Publié le 07 janvier 2009 par Jlhuss

mo.1231180729.jpg-En même temps vous donnez l’impression de craindre l’admiration qu’on vous porte.
- C’est si peu de chose, peindre ! Pourquoi se flatter de savoir jeter des pigments huileux sur du lin ? D’ailleurs qui décide si l’on sait ou si l’on ne sait pas ? J’associe des couleurs comme d’autres des mots, des sons, des gestes, des saveurs. Mon plaisir est d’atteindre le beau, enfin mon beau, parfois d’un seul coup, plus souvent à force de tâtonnements pénibles.
- Ce sentiment intime d’avoir fait du beau, organisé du chaos, c’est la récompense, la justification ?
- Oui. La première, mais qui ne suffit pas. La récompense est ensuite d’apprendre que ce beau-là est sincèrement aimé par d’autres. Je mentirais en prétendant que leur nombre importe peu… Dans une expo, quand j’accompagne les gens devant les toiles, j’oublie que j’en suis l’auteur. Plaisir du partage, vraiment. Si l’on n’aime pas un des tableaux ou l’ensemble, je ne suis pas vexé, je suis triste, c’est à moi que j’en veux : je n’ai pas su m’y prendre. Au fond, oui, je crois un peu comme les classiques que la règle des règles est de plaire. Manquer une occasion de se réunir « à l’ombre de l’humain plaisir », c’est grave, elles sont comptées.
- Depuis quelque temps, votre palette s’assombrit. Tout se joue dans les laques de garance éteintes, les verts de Chine, les bleus de Prusse salis, les terres d’ombre. A peine, parfois, un éclat de jaune soufre, comme par un soupirail. Est-ce que ce parti pris du sombre peut se lire comme une métaphysique ?

- Aïe ! n’écrivez pas ce mot, vous allez faire peur !…Disons que la condition humaine non plus n’est pas claire, c’est peu dire. A moins d’avoir la foi, qui donne sens à tout, même au malheur, on se lasse de ne voir nulle part la raison des choses. Le plus sombre du drame humain, si on cesse un moment de courir, c’est moins le malheur que l’absurdité.

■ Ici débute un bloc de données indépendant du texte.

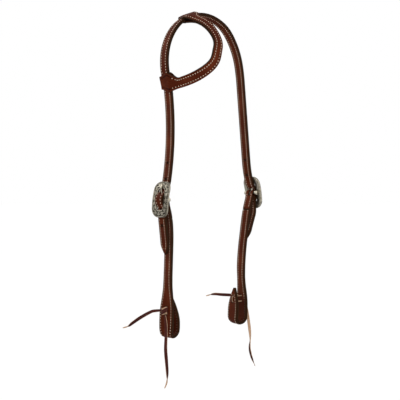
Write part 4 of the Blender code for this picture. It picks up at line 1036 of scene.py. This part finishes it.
def cheek_ply(side, name, inner, outer, places, slot_ends, material, node, slot):
    """One ply of a cheek strap, punched for the lace and slotted for the buckle's tongue: gives
    the lengths along it, and its outer face as a function of the length and the place across."""
    cheek = CHEEKS[side]
    lay = lengths_along((inner + outer) / 2)

    def half(along):
        """Half the ply's width at a length along it."""
        return cheek_half(cheek, np.interp(along, lay, places))

    def face_point(along, across, line=outer):
        """A point of one of the ply's faces."""
        return cheek_point(cheek, read_at(along, lay, line), across)

    holes = loop_holes(cheek, lay, places, (inner + outer) / 2)
    rows = strap_rows(0.0, lay[-1], CHEEK_SPACING, holes, ((lay[-1], -1, LEAF_TIP_LENGTH),))
    cuts = [float(np.interp(end, np.arange(len(lay)), lay)) for end in slot_ends]
    if cuts:
        clear = (rows < cuts[0] - NUDGE) | (rows > cuts[1] + NUDGE)
        rows = np.sort(np.concatenate((rows[clear], np.linspace(*cuts, 26))))
    along, across, rim, keep = punched_grid(rows, strap_columns(CHEEK_SPACING), half, holes)
    if cuts:
        first, last = (int(np.argmin(np.abs(rows - cut))) for cut in cuts)
        left, right = along.shape[1] // 2 - RIM_RING, along.shape[1] // 2 + RIM_RING
        keep[first:last, left:right] = False
        rim[first : last + 1, left : right + 1] = 0.0
    margin = np.minimum(half(along) - np.abs(across), np.minimum(along, lay[-1] - along))
    row = across / np.maximum(cheek_row(cheek, np.interp(along, lay, places)), NUDGE)
    faces = [face_point(along, across, line) for line in (inner, outer)]
    shape = leather_sheet(*faces, keep, margin, rim, along, row)
    make_piece(side + name, shape, material, side + "_cheek", (side + node,), slot)
    return lay, face_point


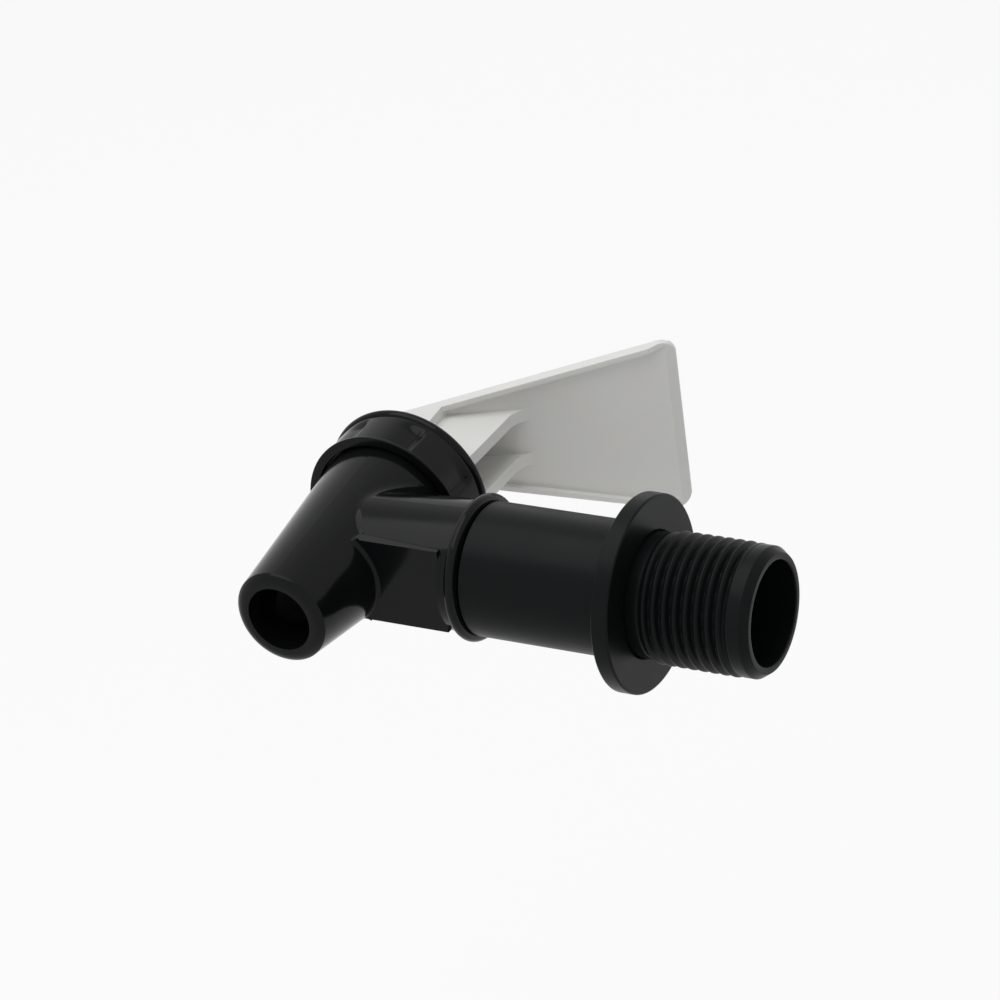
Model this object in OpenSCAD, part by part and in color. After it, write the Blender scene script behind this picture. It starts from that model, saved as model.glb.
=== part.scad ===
// Self-closing dispenser faucet, in millimetres. The origin is where the spout barrel's axis crosses
// the shank's axis: +Z runs up the barrel to the handle, +Y along the shank to the tank, and the
// water leaves at -Z. At rest the handle leans back over the shank.

/* [Spout and barrel] */
// Drop from the shank's axis to the mouth of the spout
spout_drop = 23.15; // [18:0.05:45]
// Bore of the spout
spout_bore_d = 11; // [9.6:0.1:12]
// Wall of the spout just above its rounded mouth
spout_wall = 2.4; // [1.6:0.1:3.5]
// Height of the curved bevel round the spout's mouth
mouth_bevel_h = 0.85; // [0.3:0.05:1.5]
// Width of that bevel
mouth_bevel_w = 1.8; // [0.5:0.1:2]
// Height of the barrel's shoulder above the shank's axis
shoulder_h = 12.2; // [11.5:0.1:20]
// Diameter of the barrel at its shoulder
barrel_d = 24.2; // [23:0.1:28]

/* [Inlet branch] */
// Diameter of the branch where it leaves the barrel
branch_root_d = 19.2; // [16:0.1:21]
// Diameter of the branch at its collar
branch_d = 21.6; // [20:0.1:26]
// Distance from the barrel's axis to the open end of the collar
collar_y = 25.2; // [22:0.1:45]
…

Et donc la plupart des gens courent, pour s’étourdir… Vous disiez « terre d’ombre ». Avant d’être ma couleur favorite en ce moment, « terre d’ombre » est une bonne périphrase du monde, non ? Et même « terre d’ombre brûlée », quand on voit partout cette violence, comme si un Etre neurasthénique pressait quelque part sur nous des tubes de nuit. Quand je peins sombre, oui, je crois faire parfois mon petit dieu du doute, je broie du noir pour tenter d’y voir clair.
- Certains prophétisent la mort de l’art. Un peu comme la religion, il aurait correspondu à un âge de l’humanité, son enfance, qui s’achèverait sous nos yeux. Pensez-vous que l’art ait un avenir ? Et si oui, une mission ? Est-ce qu’on peut encore sans faire sourire affirmer qu’il existe une « fonction du poète », de l’artiste ?
- Questions un peu grandes pour moi… La mort de l’Art majuscule, c’est probable. Bien sûr il y aura toujours un art décoratif lié à un art de vivre, de petits arts joignant l’utile à l’agréable, c’est mieux que rien. Voyez déjà l’actuel envahissement du design et de la chanson. Mais l’art conçu comme haute aventure intérieure, cri de l’orphelin perdu sous la voûte, l’art ou la littérature « anti-destin », l’art démiurgique ou le rêve du poète voyant, je crois que ça se termine. Pour reprendre votre image, je pense que l’homme vient seulement d’entrer dans l’âge adulte, l’âge de la glaise après celui de l’air, l’âge de « midi le juste » après celui des brumes du matin. Soleil au zénith pour l’intelligence, crépuscule pour l’espoir.
- Plus de place donc, selon vous, pour l’artiste questionneur, phare, voleur de feu?
-
L’homme a tant crié sans réponse, volé sans butin ! Il est fatigué de questionner, résigné à jouir vite : « Etre m’occupe assez ».
- Où situez-vous votre peinture dans cette perspective pessimiste ?
- Pas pessimiste, lucide. Les espèces disparaissent. L’homme va vieillir aussi, finir, on ne sait quand, ni dans quel feu ou quel bitume. Si on aime la beauté, on souhaiterait qu’il s’éteigne avant la planète, qu’elle continue de tourner vive après comme avant lui. Alors, vous pensez, ma peinture !… Elle touche peut-être justement parce que les gens sentent qu’elle essaie d’exprimer ces choses-là, qu’elle est encore un peu de l’art, un peu de la prière, donc déjà du passé. Les adultes gardent assez longtemps la nostalgie de leur enfance.